Security procedures to be put in place later this year may have more of an impact. Starting Oct. 1, foreign visitors from visa-waiver countries must submit data electronically to have their visa requirements waived and not all countries may have the necessary equipment in place by the deadline.

According to the Department of Homeland Security, the identification information being gathered is securely stored and made available only to officials and law-enforcement agencies on a need-to-know basis.

Gov. Linda Lingle's tourism liaison Marsha Wienert said yesterday "everything seemed to be going smoothly" with the system at Honolulu airport. Still, in tourism-dependent Hawai'i any additional process to travel into the state worries tourism officials.

Wienert called the new process "one more challenge for visitors coming from these non visa-waiver countries."

"I think only time will tell whether it ends up being a deterrent to our economic development or if it doesn't," she said.

Wienert said the state is working with Marketing Garden, its new tourism marketing contractor for Asia outside Japan, to inform visitors of the new procedures before they arrive.

Tour operators said the reaction of Hawai'i visitors to the new procedures has been mixed.

Marvin Chang, president of Chinese tour company Dragon Tours & Travel, said he heard the procedure was very fast.

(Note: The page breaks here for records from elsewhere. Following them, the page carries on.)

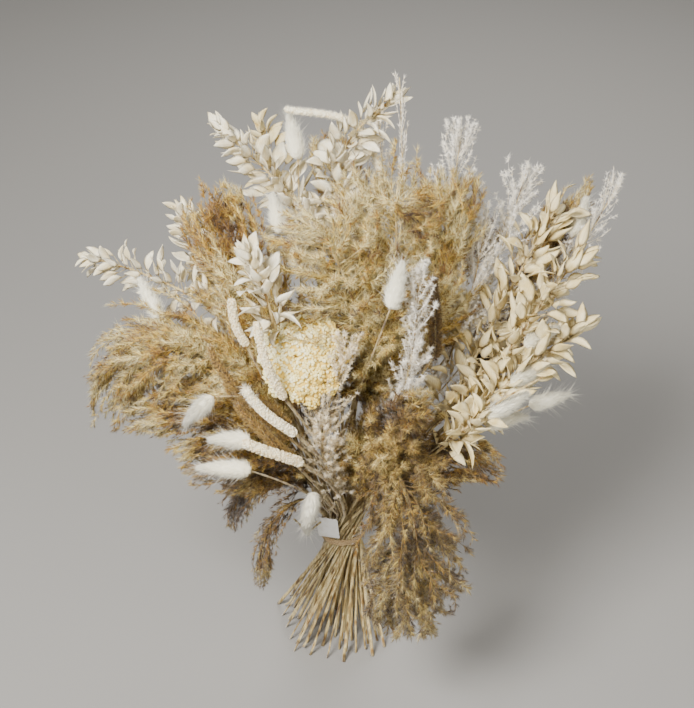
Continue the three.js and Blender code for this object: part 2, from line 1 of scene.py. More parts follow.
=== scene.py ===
"""A bundle of dried pampas grass and flowers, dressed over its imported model.

Each plant is one piece.  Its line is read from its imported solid, its stem is a tube along that
line, and its head is grown from small shapes that are modelled once and copied many times.
"""

import functools
import heapq
import logging
import math
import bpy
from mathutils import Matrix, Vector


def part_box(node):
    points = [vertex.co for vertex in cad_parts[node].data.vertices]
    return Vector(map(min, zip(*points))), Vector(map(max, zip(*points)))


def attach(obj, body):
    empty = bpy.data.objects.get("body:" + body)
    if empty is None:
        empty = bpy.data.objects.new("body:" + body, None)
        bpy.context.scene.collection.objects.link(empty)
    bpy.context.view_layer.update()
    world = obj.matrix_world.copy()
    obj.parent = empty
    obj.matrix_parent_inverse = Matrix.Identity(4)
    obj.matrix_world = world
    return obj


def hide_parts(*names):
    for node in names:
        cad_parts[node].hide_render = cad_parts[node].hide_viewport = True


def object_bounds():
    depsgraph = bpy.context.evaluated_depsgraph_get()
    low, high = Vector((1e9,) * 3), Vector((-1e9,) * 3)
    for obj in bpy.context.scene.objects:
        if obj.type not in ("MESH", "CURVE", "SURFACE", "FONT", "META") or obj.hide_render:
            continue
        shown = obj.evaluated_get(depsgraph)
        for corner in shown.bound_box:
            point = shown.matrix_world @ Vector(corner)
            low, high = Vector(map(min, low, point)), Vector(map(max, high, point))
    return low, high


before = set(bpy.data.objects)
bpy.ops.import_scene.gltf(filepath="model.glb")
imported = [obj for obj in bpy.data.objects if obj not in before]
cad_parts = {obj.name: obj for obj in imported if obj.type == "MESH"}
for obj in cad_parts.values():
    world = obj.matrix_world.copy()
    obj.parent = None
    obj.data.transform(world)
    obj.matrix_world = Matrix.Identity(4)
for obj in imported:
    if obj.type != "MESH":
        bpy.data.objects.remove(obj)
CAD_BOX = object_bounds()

import zlib
from dataclasses import dataclass
from enum import Enum
from typing import Any, Callable, ClassVar, Sequence

import bmesh
import bpy
import numpy as np
from mathutils import Matrix, Vector

LOG = logging.getLogger("bundle")

MM = 0.001
FULL_TURN = 2.0 * math.pi
GOLDEN_ANGLE = math.radians(137.50776)
# The surface map keeps stems left of STEM_BAND and heads right of HEAD_BAND, in columns of tones.
STEM_BAND = 0.12
HEAD_BAND = 0.15
TONES = 16
FAMILY = 8
UP = np.array((0.0, 0.0, 1.0))
TIE_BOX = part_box("tie")
WAIST = (TIE_BOX[0][2] + TIE_BOX[1][2]) / 2.0
HEADS_FROM = TIE_BOX[1][2] + 30.0 * MM
MAP_NAME = "OFBake"
ROW_FOOT = 0.01
ROW_HEIGHT = 0.48
TWIG_RINGS = 5
TWIG_THINNING = 0.84
GROUND = 0.2 * MM
MERGE = 0.02 * MM
HEAD_SAMPLES = 96
STEM_SAMPLES = 56
FLOOR_MARGIN = 12.0 * MM
PULL_IN = 0.9
WAVES = 5
WAVE_SCALE = 2.2
TUFT_HAIRS = 5
TUFT_SEEDS = 2
TUFT_KINDS = 8
BUNCH_KINDS = 4


class Row(Enum):
    """The half of the surface map that a part of a small shape uses."""

    HAIR = 0.0
    SEED = 0.5


class Coat(Enum):
    """What covers a cream stick."""

    VELVET = "velvet"
    FUZZ = "fuzz"
    TUFTED = "tufted"


class Spray(Enum):
    """How a fine wispy stem branches."""

    AIRY = "airy"
    FERN = "fern"
    CURLY = "curly"


# ---------------------------------------------------------------------------------------------
# Shader sheets
# ---------------------------------------------------------------------------------------------


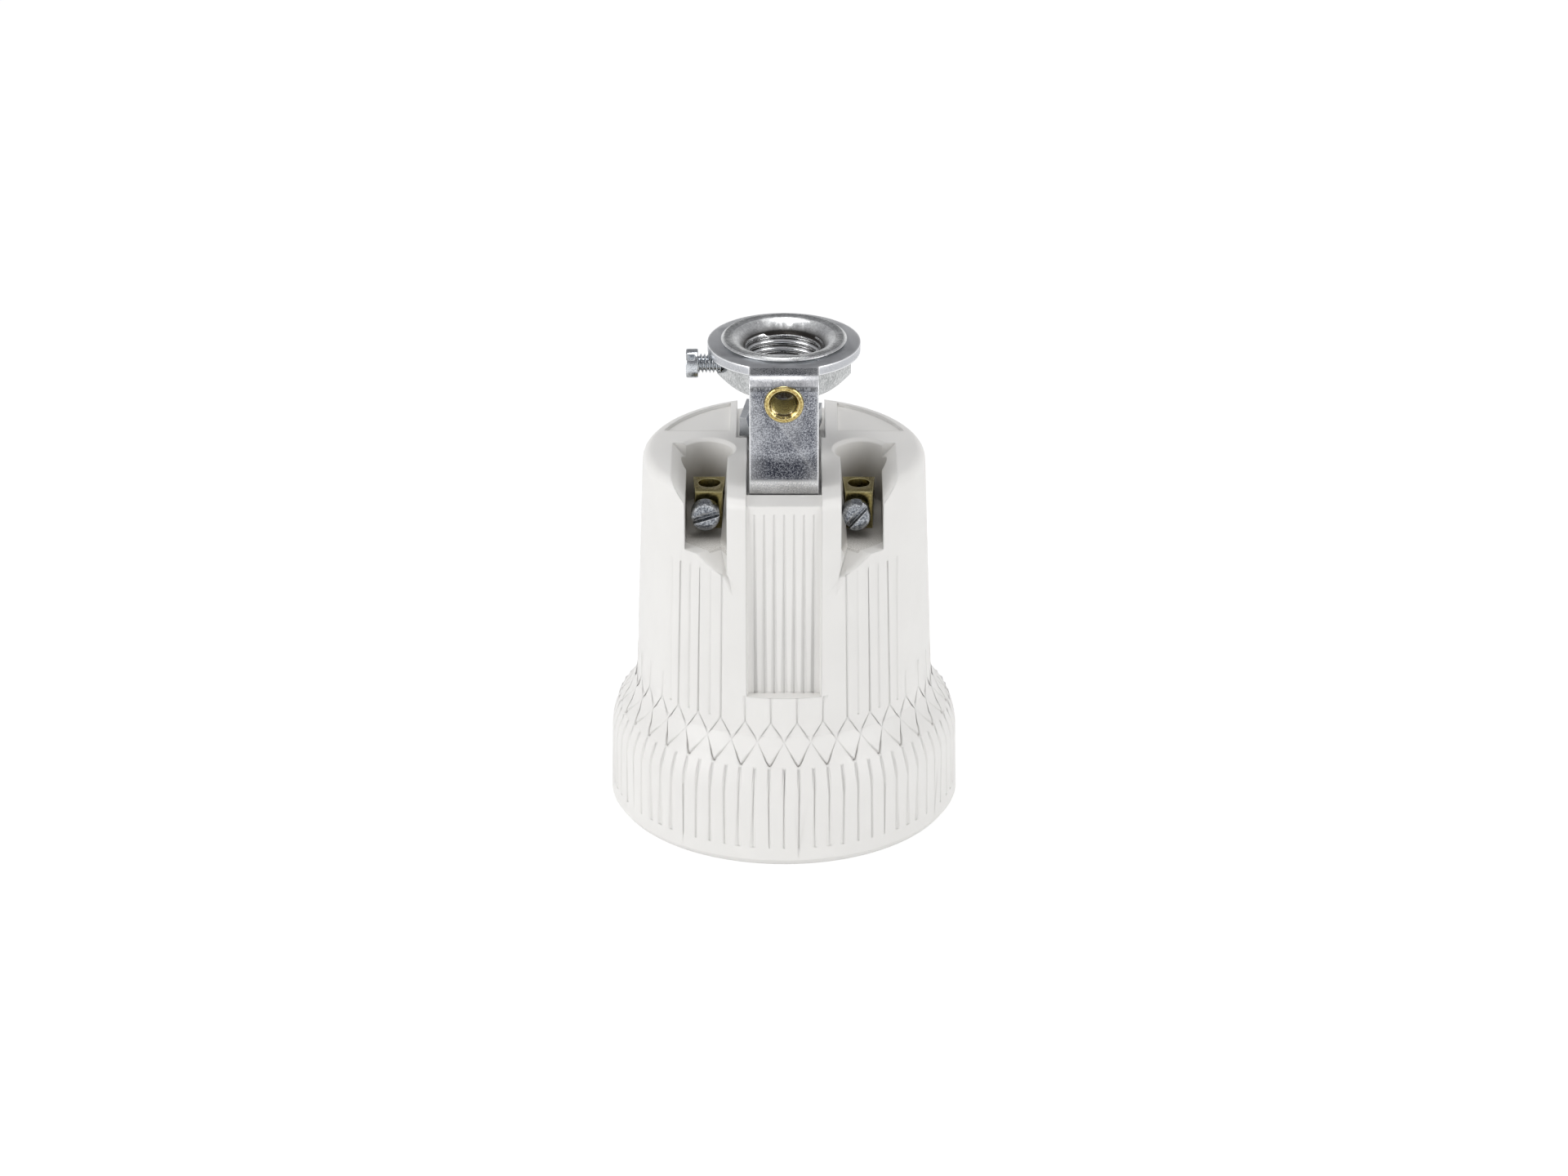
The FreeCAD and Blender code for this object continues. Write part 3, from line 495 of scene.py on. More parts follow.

"I don't think it's a negative thing, and it can only increase our security," Chang said.

But Lee Kim, secretary-general of the Korean Tourism Association of Hawai'i, said a traveler she talked to found the process "very embarrassing." The airport was not as congested as the visitor expected, but it was the first time he had to go through such procedures.

"It was a very bad experience for most of the travelers. They feel like they are being treated like a criminal," Kim said.

A new exit process requiring travelers to verify their identity before leaving the country is in the trial stage and is expected to be implemented widely later this year.